The thing that kills me is that all of these improvements make the Turbo Baton basically a poorly tinted, better throwing 1xAA Zebralight with a gimmicky magnetic tail. So yes, it is better, and yes I love the info ring (BTW, the battery indicator is backwards—oLight, please do better), but this is not the best light in the world. It is the best oLight for EDC, but there is always a smartest Kardashian (even if she has failed to pass the Bar and failed some made up thing just for her called the “Baby Bar” three times).
Score: 17 out of 20 (1 off Design for proprietary batteries, 1 off of Carry for the combination of a bulkier than average head AND a magnetic tailcap, and 1 off of Beam Quality for blah tints)

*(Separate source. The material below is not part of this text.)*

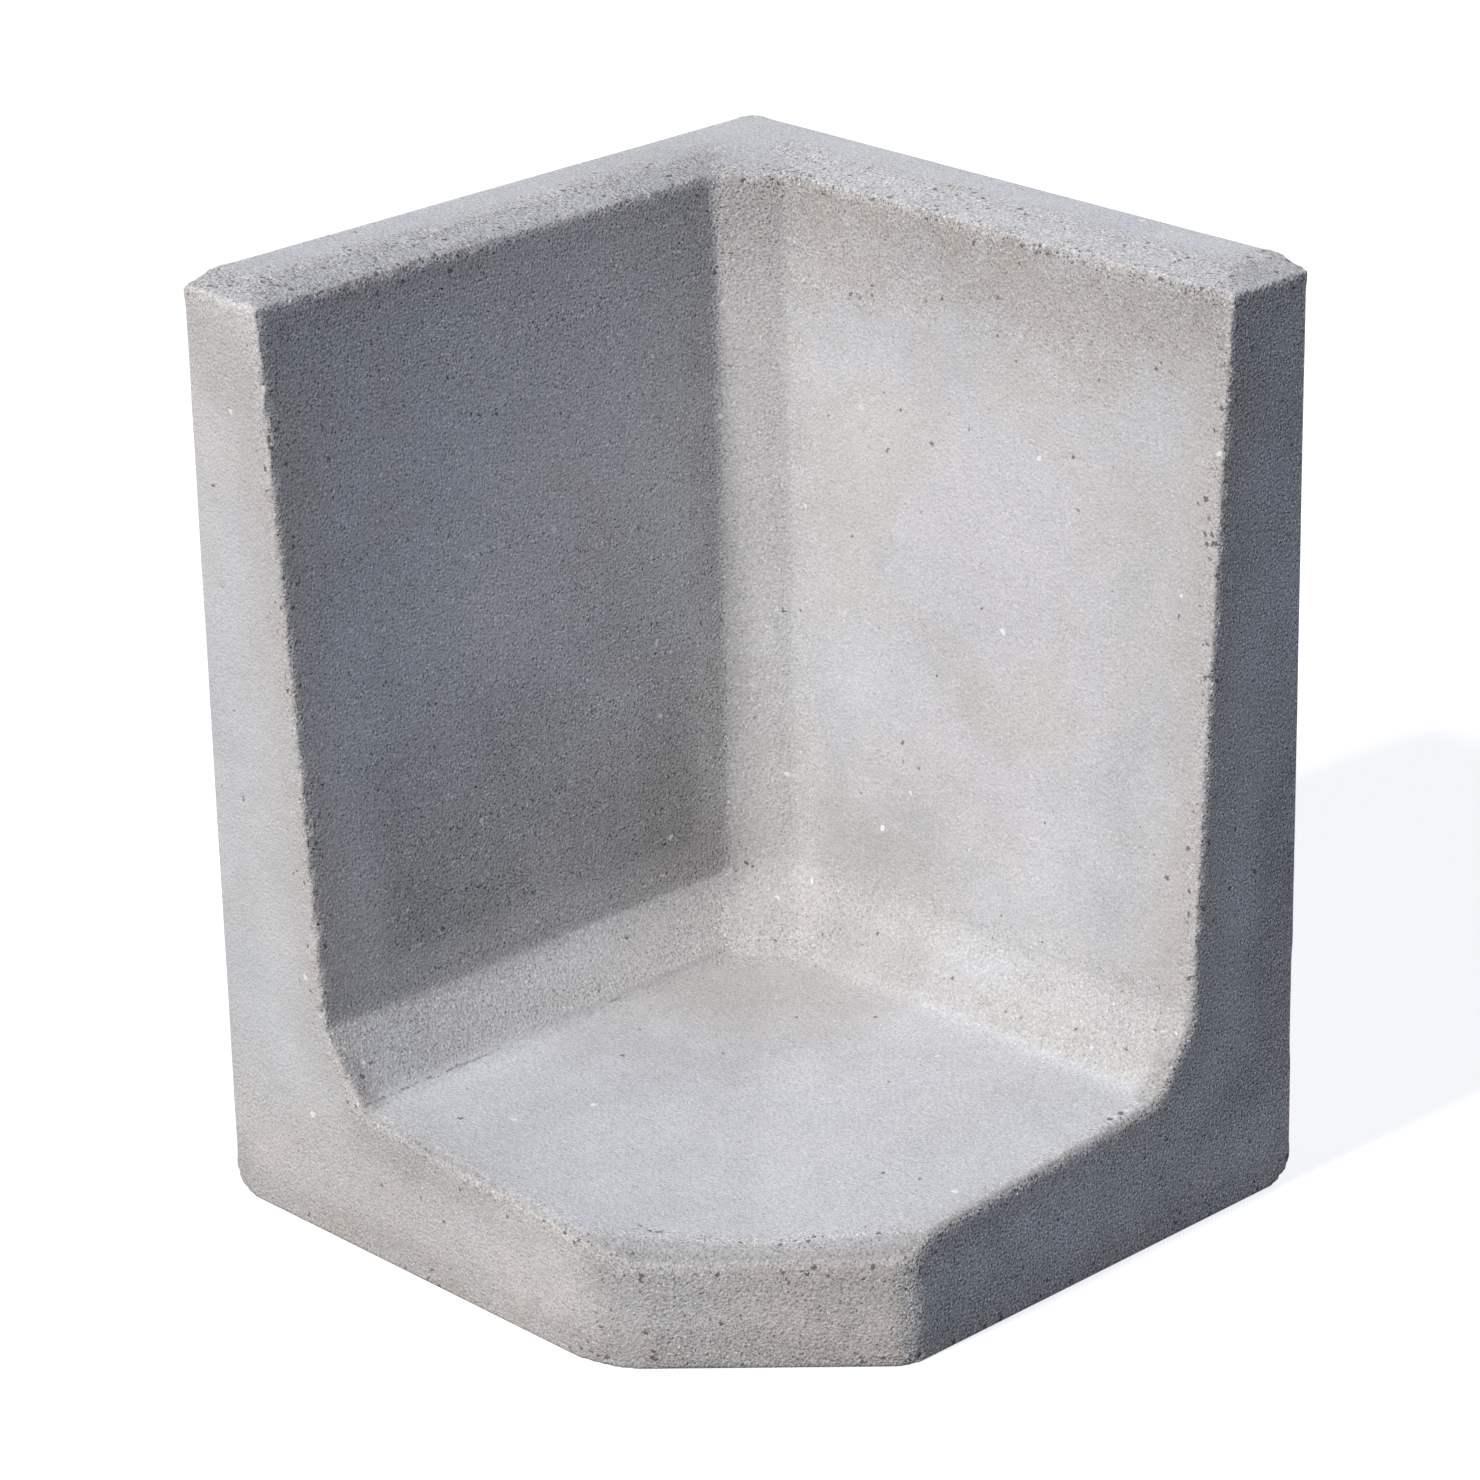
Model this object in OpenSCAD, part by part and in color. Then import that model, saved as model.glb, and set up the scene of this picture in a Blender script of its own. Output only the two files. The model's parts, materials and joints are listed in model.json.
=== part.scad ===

The Turbo Baton is the best EDC made by oLight and while that is kind of damning it with faint praise, the reality is this is a very good flashlight with innovative features and real, meaningful throw.
Competition
I normally skip the comps for midi-reviews, but they are really relevant here. First, there are the throw comps. Personally there are very few instances other than night hikes or walks where this much throw is useful for an average person. If throw matters but size matters more, I’d opt for the 47s Mini Turbo Mk. 3, which is still the best light in its size class. But if throw REALLY matters and you told want to carry a metal tube the size of a baguette in your pants, go for the Surefire EDC-1 DFT. It is a genuinely good throw light. If you want all around goodness in a side switch format, I think Zebralight does it better than oLight as they offer all of the features with none of the drawbacks. The SC65 is the actually almost identical in length but smaller around. Whatever the latest 1XAA is smaller in all dimensions. Neither have the throw of the oLight, but they are still pretty good in that respect with much better tints and swappable batteries. This might sound like a bunch of negative comps, but in reality, they prove how good this light really is. If it is good enough to hang with the Mini Turbo, the EDC-1, and the SC65 and not look TERRIBLE, its doing pretty darn good.